▶ [Aim of the task]: Return the lines from the line containing "nocking_point();" through the line containing "imported = [obj" exactly. No other line should appear in the answer.

▶ [Data entries]:
####

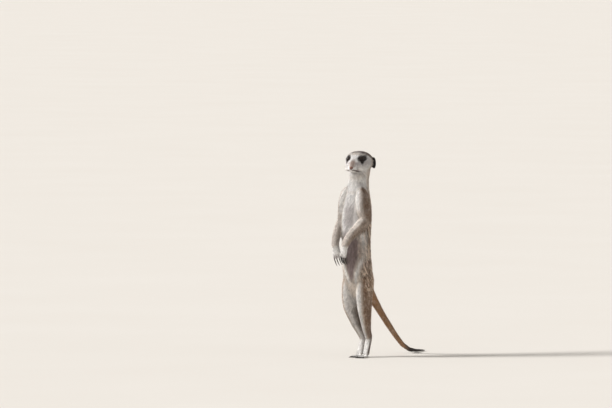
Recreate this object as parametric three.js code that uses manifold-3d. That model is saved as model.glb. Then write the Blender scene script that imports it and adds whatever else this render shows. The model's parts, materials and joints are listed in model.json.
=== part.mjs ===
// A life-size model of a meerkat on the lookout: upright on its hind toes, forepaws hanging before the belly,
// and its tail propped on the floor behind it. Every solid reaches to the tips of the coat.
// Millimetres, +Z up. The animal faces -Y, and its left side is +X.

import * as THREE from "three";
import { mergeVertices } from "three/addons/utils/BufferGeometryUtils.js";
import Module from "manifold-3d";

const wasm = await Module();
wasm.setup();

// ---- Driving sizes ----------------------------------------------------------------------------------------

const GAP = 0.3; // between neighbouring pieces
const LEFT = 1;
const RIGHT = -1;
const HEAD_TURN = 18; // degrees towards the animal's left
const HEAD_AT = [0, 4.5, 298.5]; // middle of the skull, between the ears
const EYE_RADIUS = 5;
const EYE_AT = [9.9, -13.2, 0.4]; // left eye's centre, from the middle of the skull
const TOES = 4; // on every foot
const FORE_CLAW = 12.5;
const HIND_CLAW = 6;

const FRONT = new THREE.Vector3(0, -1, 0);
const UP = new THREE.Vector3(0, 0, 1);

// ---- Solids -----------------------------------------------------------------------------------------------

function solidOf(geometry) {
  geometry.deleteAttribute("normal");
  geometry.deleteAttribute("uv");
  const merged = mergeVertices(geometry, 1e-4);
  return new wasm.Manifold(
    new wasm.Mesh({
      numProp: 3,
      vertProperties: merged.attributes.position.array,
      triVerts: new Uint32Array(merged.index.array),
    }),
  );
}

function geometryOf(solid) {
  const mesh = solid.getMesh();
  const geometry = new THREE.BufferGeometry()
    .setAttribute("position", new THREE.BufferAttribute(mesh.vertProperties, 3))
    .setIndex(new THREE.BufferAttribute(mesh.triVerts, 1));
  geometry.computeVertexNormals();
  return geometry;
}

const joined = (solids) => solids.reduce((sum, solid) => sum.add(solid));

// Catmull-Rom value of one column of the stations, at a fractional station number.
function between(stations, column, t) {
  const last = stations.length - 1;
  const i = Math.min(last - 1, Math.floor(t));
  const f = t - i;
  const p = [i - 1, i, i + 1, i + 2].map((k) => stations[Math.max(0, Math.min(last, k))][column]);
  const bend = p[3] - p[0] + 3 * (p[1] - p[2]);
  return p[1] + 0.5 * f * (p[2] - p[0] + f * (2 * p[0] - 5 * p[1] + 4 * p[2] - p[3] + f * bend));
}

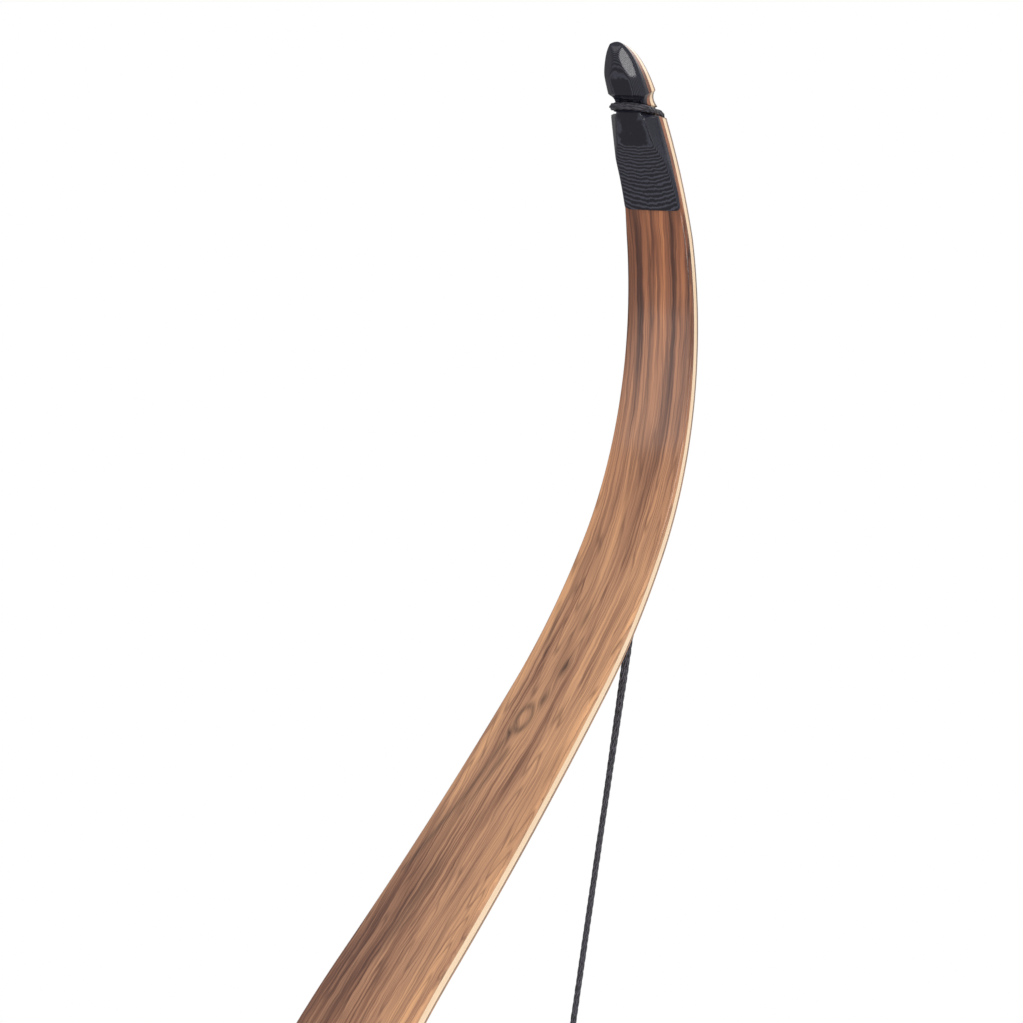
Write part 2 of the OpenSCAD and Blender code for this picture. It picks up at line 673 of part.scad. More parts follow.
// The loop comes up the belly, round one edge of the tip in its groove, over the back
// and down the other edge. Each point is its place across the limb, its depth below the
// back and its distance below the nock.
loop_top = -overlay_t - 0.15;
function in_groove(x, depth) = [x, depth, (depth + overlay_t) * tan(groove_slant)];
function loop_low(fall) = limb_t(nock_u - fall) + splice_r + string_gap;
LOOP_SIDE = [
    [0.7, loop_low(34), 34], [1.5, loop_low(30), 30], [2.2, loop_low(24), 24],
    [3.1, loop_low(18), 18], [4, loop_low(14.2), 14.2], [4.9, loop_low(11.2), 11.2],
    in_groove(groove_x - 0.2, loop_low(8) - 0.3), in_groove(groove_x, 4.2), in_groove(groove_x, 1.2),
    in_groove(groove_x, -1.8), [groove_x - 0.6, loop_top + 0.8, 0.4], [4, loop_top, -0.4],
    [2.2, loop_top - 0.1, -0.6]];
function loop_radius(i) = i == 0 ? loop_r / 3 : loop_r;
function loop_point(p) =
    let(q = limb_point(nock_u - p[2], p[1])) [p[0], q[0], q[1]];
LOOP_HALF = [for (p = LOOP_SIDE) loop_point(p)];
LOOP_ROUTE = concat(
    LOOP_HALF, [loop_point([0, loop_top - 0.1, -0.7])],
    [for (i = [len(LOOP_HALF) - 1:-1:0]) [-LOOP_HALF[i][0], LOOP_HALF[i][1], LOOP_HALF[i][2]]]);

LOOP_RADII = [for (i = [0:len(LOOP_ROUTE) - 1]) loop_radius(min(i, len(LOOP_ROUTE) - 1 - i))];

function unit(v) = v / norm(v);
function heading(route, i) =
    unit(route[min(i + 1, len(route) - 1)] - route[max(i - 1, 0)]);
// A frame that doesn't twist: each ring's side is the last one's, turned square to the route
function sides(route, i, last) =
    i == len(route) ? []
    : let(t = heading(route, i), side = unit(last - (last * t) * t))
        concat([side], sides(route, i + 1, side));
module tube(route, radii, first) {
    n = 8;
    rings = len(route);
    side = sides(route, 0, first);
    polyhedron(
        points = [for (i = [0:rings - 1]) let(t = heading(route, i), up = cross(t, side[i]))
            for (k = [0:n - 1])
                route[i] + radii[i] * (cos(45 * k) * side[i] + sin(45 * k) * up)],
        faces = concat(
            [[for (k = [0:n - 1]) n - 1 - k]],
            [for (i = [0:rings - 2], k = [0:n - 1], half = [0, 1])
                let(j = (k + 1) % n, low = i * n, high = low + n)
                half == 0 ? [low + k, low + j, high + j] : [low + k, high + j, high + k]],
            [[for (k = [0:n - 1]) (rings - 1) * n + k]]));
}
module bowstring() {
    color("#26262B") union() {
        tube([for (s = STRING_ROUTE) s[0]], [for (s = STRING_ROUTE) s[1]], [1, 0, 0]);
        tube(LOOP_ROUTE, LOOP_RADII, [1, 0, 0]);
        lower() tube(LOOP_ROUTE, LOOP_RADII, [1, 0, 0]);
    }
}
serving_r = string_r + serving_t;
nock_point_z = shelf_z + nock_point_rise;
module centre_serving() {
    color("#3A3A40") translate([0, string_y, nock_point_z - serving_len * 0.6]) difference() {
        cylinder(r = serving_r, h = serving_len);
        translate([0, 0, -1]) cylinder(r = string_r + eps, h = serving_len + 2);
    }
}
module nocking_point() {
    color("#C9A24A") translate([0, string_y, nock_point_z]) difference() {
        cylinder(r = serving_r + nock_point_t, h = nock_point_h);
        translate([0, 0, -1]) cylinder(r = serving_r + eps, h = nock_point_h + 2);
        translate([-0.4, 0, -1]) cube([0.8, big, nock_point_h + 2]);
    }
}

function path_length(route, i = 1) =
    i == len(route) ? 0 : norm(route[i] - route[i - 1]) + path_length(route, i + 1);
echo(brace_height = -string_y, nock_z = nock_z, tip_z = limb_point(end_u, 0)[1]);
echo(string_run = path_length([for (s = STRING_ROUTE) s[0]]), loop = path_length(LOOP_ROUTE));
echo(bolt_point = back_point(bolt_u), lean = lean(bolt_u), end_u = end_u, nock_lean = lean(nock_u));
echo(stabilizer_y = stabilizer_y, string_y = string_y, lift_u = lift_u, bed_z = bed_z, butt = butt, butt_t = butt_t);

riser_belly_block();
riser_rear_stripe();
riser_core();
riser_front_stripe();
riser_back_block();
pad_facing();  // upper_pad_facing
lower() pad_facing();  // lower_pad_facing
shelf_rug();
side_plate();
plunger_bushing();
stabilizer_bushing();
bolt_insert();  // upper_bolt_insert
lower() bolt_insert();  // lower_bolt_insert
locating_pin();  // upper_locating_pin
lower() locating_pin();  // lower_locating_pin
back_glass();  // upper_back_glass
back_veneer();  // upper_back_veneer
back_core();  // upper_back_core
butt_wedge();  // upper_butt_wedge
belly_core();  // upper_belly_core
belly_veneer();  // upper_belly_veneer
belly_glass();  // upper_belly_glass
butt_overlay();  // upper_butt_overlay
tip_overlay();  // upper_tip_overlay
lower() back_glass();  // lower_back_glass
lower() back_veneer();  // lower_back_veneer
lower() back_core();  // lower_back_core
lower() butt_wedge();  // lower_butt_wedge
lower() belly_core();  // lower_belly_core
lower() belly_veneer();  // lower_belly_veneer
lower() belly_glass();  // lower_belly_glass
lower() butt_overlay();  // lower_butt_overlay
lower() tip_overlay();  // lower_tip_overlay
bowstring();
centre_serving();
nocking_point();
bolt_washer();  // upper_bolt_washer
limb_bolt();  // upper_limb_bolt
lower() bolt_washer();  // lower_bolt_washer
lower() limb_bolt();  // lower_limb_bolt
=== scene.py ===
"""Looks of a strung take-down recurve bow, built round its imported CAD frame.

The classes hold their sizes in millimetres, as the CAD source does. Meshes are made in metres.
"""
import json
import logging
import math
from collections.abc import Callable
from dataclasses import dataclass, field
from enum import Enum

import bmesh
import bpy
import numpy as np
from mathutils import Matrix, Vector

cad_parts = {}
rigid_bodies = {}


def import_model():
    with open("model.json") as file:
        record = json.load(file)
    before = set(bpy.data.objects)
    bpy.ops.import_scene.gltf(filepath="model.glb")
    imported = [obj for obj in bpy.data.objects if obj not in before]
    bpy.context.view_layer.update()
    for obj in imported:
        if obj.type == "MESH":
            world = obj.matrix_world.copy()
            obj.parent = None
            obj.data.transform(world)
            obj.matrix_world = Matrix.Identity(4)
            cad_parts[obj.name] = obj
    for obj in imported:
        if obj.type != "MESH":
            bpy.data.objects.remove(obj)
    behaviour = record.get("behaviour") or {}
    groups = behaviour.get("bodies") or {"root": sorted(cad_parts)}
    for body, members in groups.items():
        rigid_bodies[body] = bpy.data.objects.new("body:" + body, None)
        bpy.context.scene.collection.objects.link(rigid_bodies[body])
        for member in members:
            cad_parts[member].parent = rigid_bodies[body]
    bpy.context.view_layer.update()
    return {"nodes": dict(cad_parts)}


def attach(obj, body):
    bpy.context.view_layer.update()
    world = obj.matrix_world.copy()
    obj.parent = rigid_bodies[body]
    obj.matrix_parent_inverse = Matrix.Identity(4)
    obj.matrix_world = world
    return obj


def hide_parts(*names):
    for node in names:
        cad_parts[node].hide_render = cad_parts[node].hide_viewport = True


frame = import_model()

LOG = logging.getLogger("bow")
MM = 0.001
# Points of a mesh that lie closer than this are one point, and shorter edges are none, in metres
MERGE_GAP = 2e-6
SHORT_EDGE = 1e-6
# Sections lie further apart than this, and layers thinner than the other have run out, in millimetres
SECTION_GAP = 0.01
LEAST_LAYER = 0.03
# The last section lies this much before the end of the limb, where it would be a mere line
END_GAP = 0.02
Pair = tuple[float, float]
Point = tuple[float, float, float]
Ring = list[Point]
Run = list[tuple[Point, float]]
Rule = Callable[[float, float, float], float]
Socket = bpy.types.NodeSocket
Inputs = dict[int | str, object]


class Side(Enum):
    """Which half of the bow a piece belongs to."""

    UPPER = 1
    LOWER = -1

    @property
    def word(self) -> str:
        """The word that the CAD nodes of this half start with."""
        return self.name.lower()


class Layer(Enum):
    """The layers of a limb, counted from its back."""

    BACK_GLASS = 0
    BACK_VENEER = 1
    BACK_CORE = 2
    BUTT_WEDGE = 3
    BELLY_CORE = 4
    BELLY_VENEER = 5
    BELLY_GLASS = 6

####

▶ [Exercise output]:
nocking_point();
bolt_washer();  // upper_bolt_washer
limb_bolt();  // upper_limb_bolt
lower() bolt_washer();  // lower_bolt_washer
lower() limb_bolt();  // lower_limb_bolt
=== scene.py ===
"""Looks of a strung take-down recurve bow, built round its imported CAD frame.

The classes hold their sizes in millimetres, as the CAD source does. Meshes are made in metres.
"""
import json
import logging
import math
from collections.abc import Callable
from dataclasses import dataclass, field
from enum import Enum

import bmesh
import bpy
import numpy as np
from mathutils import Matrix, Vector

cad_parts = {}
rigid_bodies = {}


def import_model():
    with open("model.json") as file:
        record = json.load(file)
    before = set(bpy.data.objects)
    bpy.ops.import_scene.gltf(filepath="model.glb")
    imported = [obj for obj in bpy.data.objects if obj not in before]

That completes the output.